• _EXERCISE TASK_: Write out the whole of the material exactly.
* start *
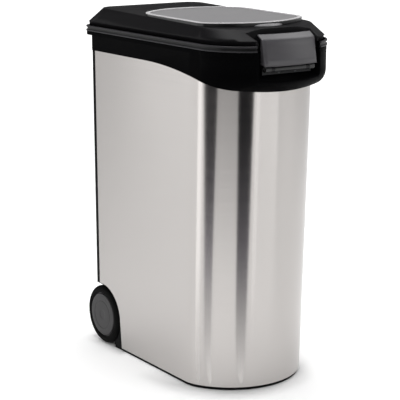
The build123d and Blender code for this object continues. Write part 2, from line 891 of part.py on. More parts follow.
def make_cap():
    # A flat disc with a groove and a shallow dish in its middle
    back = wheel_face - cap_thickness
    groove = cap_radius * 0.667
    dish = cap_radius * 0.21
    outline = Polyline(
        (back + hub_seat, 0.0),
        (back + hub_seat, cap_radius),
        (wheel_face - 1.0, cap_radius),
        (wheel_face, cap_radius - 1.4),
        (wheel_face, groove + 1.5),
        (wheel_face - cap_relief, groove + cap_relief),
        (wheel_face - cap_relief, groove - cap_relief),
        (wheel_face, groove - 1.5),
        (wheel_face, dish + 1.0),
        (wheel_face - cap_relief, dish),
        (wheel_face - cap_relief, 0.0),
        close=True,
    )
    body = revolve(make_face(outline), axis=Axis.X, revolution_arc=360)
    return Pos(0, wheel_y, wheel_radius) * body


def make_clip():
    ring = Cylinder(clip_radius, clip_thickness) - Cylinder(axle_radius + hub_seat, clip_thickness + 2)
    x = axle_half_length - clip_thickness / 2
    return Pos(x, wheel_y, wheel_radius) * Rot(0, 90, 0) * ring


def make_axle():
    return rod(axle_radius, -axle_half_length, axle_half_length, wheel_y, wheel_radius)


nodes = {
    "tub": make_tub(),
    "steel_wrap": make_wrap(),
    "collar": make_collar(),
    "rim_band": make_band(),
    "latch_bracket": make_bracket(),
    "bracket_screws": make_bracket_screws(),
    "latch_pin": rod(latch_pin_radius, -bracket_half_width, bracket_half_width, latch_pin_y, latch_pin_z),
    "axle": make_axle(),
    "lid_hinge_pins": make_lid_pins(),
    "lid": make_lid(),
    "lid_seal": make_lid_seal(),
    "hatch_hinge_pin": hatch_pin_rod(hatch_pin_radius),
    "hatch_panel": make_hatch_panel(),
    "hatch_rim": make_hatch_rim(),
    "hatch_tab": make_hatch_tab(),
    "hatch_seal": make_hatch_seal(),
    "latch_cover": make_latch(),
}
wheel_pieces = {"tyre": make_tyre(), "wheel_hub": make_hub(), "hub_cap": make_cap(), "axle_clip": make_clip()}
for name, piece in wheel_pieces.items():
    nodes[name + "_right"] = piece
    nodes[name + "_left"] = mirror(piece, about=Plane.YZ)

for name, piece in nodes.items():
    export_step(piece, "parts/" + name + ".step")
    print(name, "written")
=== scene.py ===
# Wheeled bin for dry pet food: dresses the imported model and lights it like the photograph
from math import asin, cos, pi, radians, sin, sqrt, tan

import bmesh
import bpy
from mathutils import Matrix, Vector


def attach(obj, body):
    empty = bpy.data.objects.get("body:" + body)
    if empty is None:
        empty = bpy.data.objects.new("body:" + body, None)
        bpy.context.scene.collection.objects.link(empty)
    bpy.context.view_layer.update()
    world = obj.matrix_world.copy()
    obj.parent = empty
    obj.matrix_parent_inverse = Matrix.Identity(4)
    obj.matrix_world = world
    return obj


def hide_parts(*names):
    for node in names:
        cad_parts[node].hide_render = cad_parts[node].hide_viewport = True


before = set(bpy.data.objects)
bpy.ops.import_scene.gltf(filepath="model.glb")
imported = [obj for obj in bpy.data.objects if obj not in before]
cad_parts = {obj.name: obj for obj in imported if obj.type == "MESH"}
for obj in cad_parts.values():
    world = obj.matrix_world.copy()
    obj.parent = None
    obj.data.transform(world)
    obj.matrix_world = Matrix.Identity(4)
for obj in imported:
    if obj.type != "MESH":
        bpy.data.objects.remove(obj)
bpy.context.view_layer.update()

mm = 0.001


# Shader maths. A Wire is one output of a node, so sums on wires add their Math nodes
class Wire:
    def __init__(self, tree, socket=None):
        self.tree = tree
        self.socket = socket

    def node(self, kind, settings=None, values=None, output=0):
        # makes any node: its settings first, then the values or wires of its sockets
        made = self.tree.nodes.new(kind)
        for name, value in (settings or {}).items():
            if name == "stops":
                fillRamp(made.color_ramp, value)
            else:
                setattr(made, name, value)
        for name, value in (values or {}).items():
            plugIn(self.tree, made.inputs[name], value)
        return Wire(self.tree, made.outputs[output]) if made.outputs else None

    def sum(self, operation, *values):
        return self.node("ShaderNodeMath", {"operation": operation}, dict(enumerate(values)))

    def __add__(self, other):
        return self.sum("ADD", self, other)

    def __radd__(self, other):
        return self.sum("ADD", other, self)

    def __sub__(self, other):
        return self.sum("SUBTRACT", self, other)

    def __rsub__(self, other):
        return self.sum("SUBTRACT", other, self)

    def __mul__(self, other):
        return self.sum("MULTIPLY", self, other)

    def __rmul__(self, other):
        return self.sum("MULTIPLY", other, self)

    def __truediv__(self, other):
        return self.sum("DIVIDE", self, other)

    def __rtruediv__(self, other):
        return self.sum("DIVIDE", other, self)

    def __pow__(self, other):
        return self.sum("POWER", self, other)


def plugIn(tree, socket, value):
    if isinstance(value, Wire):
        tree.links.new(value.socket, socket)
    else:
        socket.default_value = value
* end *
• _FINISHED EXERCISE_:
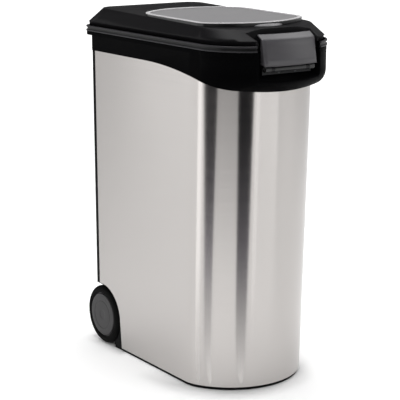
The build123d and Blender code for this object continues. Write part 2, from line 891 of part.py on. More parts follow.
def make_cap():
    # A flat disc with a groove and a shallow dish in its middle
    back = wheel_face - cap_thickness
    groove = cap_radius * 0.667
    dish = cap_radius * 0.21
    outline = Polyline(
        (back + hub_seat, 0.0),
        (back + hub_seat, cap_radius),
        (wheel_face - 1.0, cap_radius),
        (wheel_face, cap_radius - 1.4),
        (wheel_face, groove + 1.5),
        (wheel_face - cap_relief, groove + cap_relief),
        (wheel_face - cap_relief, groove - cap_relief),
        (wheel_face, groove - 1.5),
        (wheel_face, dish + 1.0),
        (wheel_face - cap_relief, dish),
        (wheel_face - cap_relief, 0.0),
        close=True,
    )
    body = revolve(make_face(outline), axis=Axis.X, revolution_arc=360)
    return Pos(0, wheel_y, wheel_radius) * body


def make_clip():
    ring = Cylinder(clip_radius, clip_thickness) - Cylinder(axle_radius + hub_seat, clip_thickness + 2)
    x = axle_half_length - clip_thickness / 2
    return Pos(x, wheel_y, wheel_radius) * Rot(0, 90, 0) * ring


def make_axle():
    return rod(axle_radius, -axle_half_length, axle_half_length, wheel_y, wheel_radius)


nodes = {
    "tub": make_tub(),
    "steel_wrap": make_wrap(),
    "collar": make_collar(),
    "rim_band": make_band(),
    "latch_bracket": make_bracket(),
    "bracket_screws": make_bracket_screws(),
    "latch_pin": rod(latch_pin_radius, -bracket_half_width, bracket_half_width, latch_pin_y, latch_pin_z),
    "axle": make_axle(),
    "lid_hinge_pins": make_lid_pins(),
    "lid": make_lid(),
    "lid_seal": make_lid_seal(),
    "hatch_hinge_pin": hatch_pin_rod(hatch_pin_radius),
    "hatch_panel": make_hatch_panel(),
    "hatch_rim": make_hatch_rim(),
    "hatch_tab": make_hatch_tab(),
    "hatch_seal": make_hatch_seal(),
    "latch_cover": make_latch(),
}
wheel_pieces = {"tyre": make_tyre(), "wheel_hub": make_hub(), "hub_cap": make_cap(), "axle_clip": make_clip()}
for name, piece in wheel_pieces.items():
    nodes[name + "_right"] = piece
    nodes[name + "_left"] = mirror(piece, about=Plane.YZ)

for name, piece in nodes.items():
    export_step(piece, "parts/" + name + ".step")
    print(name, "written")
=== scene.py ===
# Wheeled bin for dry pet food: dresses the imported model and lights it like the photograph
from math import asin, cos, pi, radians, sin, sqrt, tan

import bmesh
import bpy
from mathutils import Matrix, Vector


def attach(obj, body):
    empty = bpy.data.objects.get("body:" + body)
    if empty is None:
        empty = bpy.data.objects.new("body:" + body, None)
        bpy.context.scene.collection.objects.link(empty)
    bpy.context.view_layer.update()
    world = obj.matrix_world.copy()
    obj.parent = empty
    obj.matrix_parent_inverse = Matrix.Identity(4)
    obj.matrix_world = world
    return obj


def hide_parts(*names):
    for node in names:
        cad_parts[node].hide_render = cad_parts[node].hide_viewport = True


before = set(bpy.data.objects)
bpy.ops.import_scene.gltf(filepath="model.glb")
imported = [obj for obj in bpy.data.objects if obj not in before]
cad_parts = {obj.name: obj for obj in imported if obj.type == "MESH"}
for obj in cad_parts.values():
    world = obj.matrix_world.copy()
    obj.parent = None
    obj.data.transform(world)
    obj.matrix_world = Matrix.Identity(4)
for obj in imported:
    if obj.type != "MESH":
        bpy.data.objects.remove(obj)
bpy.context.view_layer.update()

mm = 0.001


# Shader maths. A Wire is one output of a node, so sums on wires add their Math nodes
class Wire:
    def __init__(self, tree, socket=None):
        self.tree = tree
        self.socket = socket

    def node(self, kind, settings=None, values=None, output=0):
        # makes any node: its settings first, then the values or wires of its sockets
        made = self.tree.nodes.new(kind)
        for name, value in (settings or {}).items():
            if name == "stops":
                fillRamp(made.color_ramp, value)
            else:
                setattr(made, name, value)
        for name, value in (values or {}).items():
            plugIn(self.tree, made.inputs[name], value)
        return Wire(self.tree, made.outputs[output]) if made.outputs else None

    def sum(self, operation, *values):
        return self.node("ShaderNodeMath", {"operation": operation}, dict(enumerate(values)))

    def __add__(self, other):
        return self.sum("ADD", self, other)

    def __radd__(self, other):
        return self.sum("ADD", other, self)

    def __sub__(self, other):
        return self.sum("SUBTRACT", self, other)

    def __rsub__(self, other):
        return self.sum("SUBTRACT", other, self)

    def __mul__(self, other):
        return self.sum("MULTIPLY", self, other)

    def __rmul__(self, other):
        return self.sum("MULTIPLY", other, self)

    def __truediv__(self, other):
        return self.sum("DIVIDE", self, other)

    def __rtruediv__(self, other):
        return self.sum("DIVIDE", other, self)

    def __pow__(self, other):
        return self.sum("POWER", self, other)


def plugIn(tree, socket, value):
    if isinstance(value, Wire):
        tree.links.new(value.socket, socket)
    else:
        socket.default_value = value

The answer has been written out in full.